JEE Main 2023 — Gravitation Question with Solution

The gravitational force between two particles of mass $m$ separated by a distance $r$ is given by:

$$F=\frac{G{m}^2}{r^2}$$

where $G$ is the gravitational constant. In this problem, the two particles are moving in a circular orbit of radius $a$ under the influence of their mutual gravitational attraction. Therefore, the gravitational force between the two particles provides the necessary centripetal force to keep them in circular motion.
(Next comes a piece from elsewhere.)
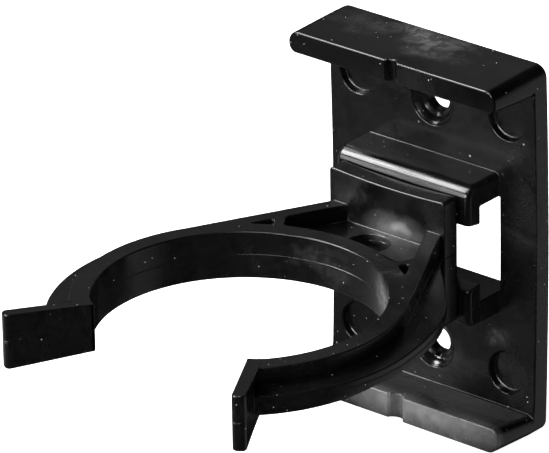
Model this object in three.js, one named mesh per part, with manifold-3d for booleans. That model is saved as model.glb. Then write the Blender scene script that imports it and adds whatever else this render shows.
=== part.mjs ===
// Plinth panel clip: a screw-on bracket with two L-rails and a C-clip that snaps on a
// round cabinet leg and slides sideways along the rails.
// Units mm. X runs along the panel, +Y points into the panel, +Z is up.
// Origin: centre of the bracket's flat back, which lies on the panel.
import * as THREE from 'three';
import { mergeVertices } from 'three/addons/utils/BufferGeometryUtils.js';
import Module from 'manifold-3d';

const wasm = await Module();
wasm.setup();

// ---- driving dimensions --------------------------------------------------------------
const PLATE_W = 36.4;         // bracket width
const PLATE_H = 55.8;         // bracket height
const PLATE_T = 3;            // back plate thickness
const PLATE_R = 1.8;          // rounded outer corners
const LIP_OUT = 8.7;          // reach of the top lip in front of the plate
const LIP_OUT_LOW = 8.3;      // reach of the bottom lip
const LIP_T = 3.3;            // lip height at its front edge
const NOTCH_R = 0.9;          // half-round centre mark in each lip

const RAIL_HALF = 11.75;      // half length of the rails along X
const SLOT_HALF = 7.2;        // half height of the slot between the two webs
const RAIL_OUT = 10.8;        // half height over both webs
const MOUTH_HALF = 4.5;       // half height of the slot mouth between the flange tips
const FLANGE_BACK = 4.2;      // flange back face, in front of the plate
const FLANGE_FRONT = 7.0;     // flange front face, in front of the plate
const RAIL_R = 2.0;           // rounded outer edge of each rail

const SCREW_Z = 18.6;         // screw hole height above and below the middle
const SCREW_R = 1.9;          // clearance hole for a 3.5 mm screw
const SINK_R = 3.6;           // countersink mouth
const DIMPLE = { x: 13.2, z: 19.3, r: 3.1, depth: 1.0 };   // round recesses near the corners

const LEG_R = 20;             // leg that the clip grips
const RING_IN = 20.2;         // inner radius of the C-ring
const RING_OUT = 23.1;        // outer radius of the C-ring wall
const RING_Y = -45;           // ring centre
const RING_TOP = 4.5;         // top face of ring and struts
const RING_LOW = -2.55;       // bottom face of ring and struts
const WEB_TOP = 2.0;          // web and rim flange, centred on the ring height
const WEB_LOW = 0.0;
const RIM_R = 26.6;           // outer radius of the rim flange along the arms
const MOUTH_DEG = 42.5;       // half angle of the ring's open mouth

const CLIP_HALF = 10.2;       // half width of the slide plate
const CLIP_TOP = 9.45;        // half height of the slide plate
const CLIP_BACK = -10.4;      // back face, just clear of the flanges
const CLIP_FRONT = -13.35;    // front face
const KEY_HALF = 5;           // half width of the T-key in the rails
const KEY_NECK = 4.15;        // half height of the key's neck
const KEY_HEAD = 6.85;        // half height of the key's head
const KEY_Y = [-6.9, -4.7];   // head, front and back face

const STRUT_T = 2.3;          // strut wall thickness
const RIB_T = 1.4;            // cross rib between ring and strut
const TAB_T = 2.0;            // lead-in tab thickness
const TAB_L = 12.4;           // lead-in tab length
const TAB_DEG = 30;           // tab flare from the clip's own axis
const TAB_GROW = 0.55;        // how much the tab gains above and below towards its tip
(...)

The centripetal force required for a particle of mass $m$ moving in a circle of radius $a$ with angular speed $\omega$ is given by:

$$F_{\text{centripetal}}=m{\omega }^{2}a$$

Setting the gravitational force equal to the centripetal force, we get:

$$\frac{G{m}^2}{r^2}=m{\omega }^{2}a$$

Substituting $r=2a$ (since the two particles are separated by a distance equal to twice the radius of the circle), we get:

$$\frac{G{m}^2}{(2a{)}^2}=m{\omega }^{2}a$$

Simplifying, we get:

$${\omega }^2=\frac{Gm}{4a^3}$$

Taking the square root of both sides, we get:

$$\omega =\sqrt{\frac{Gm}{4a^3}}$$

Therefore, the angular speed of each particle is $\sqrt{\frac{Gm}{4a^3}}$.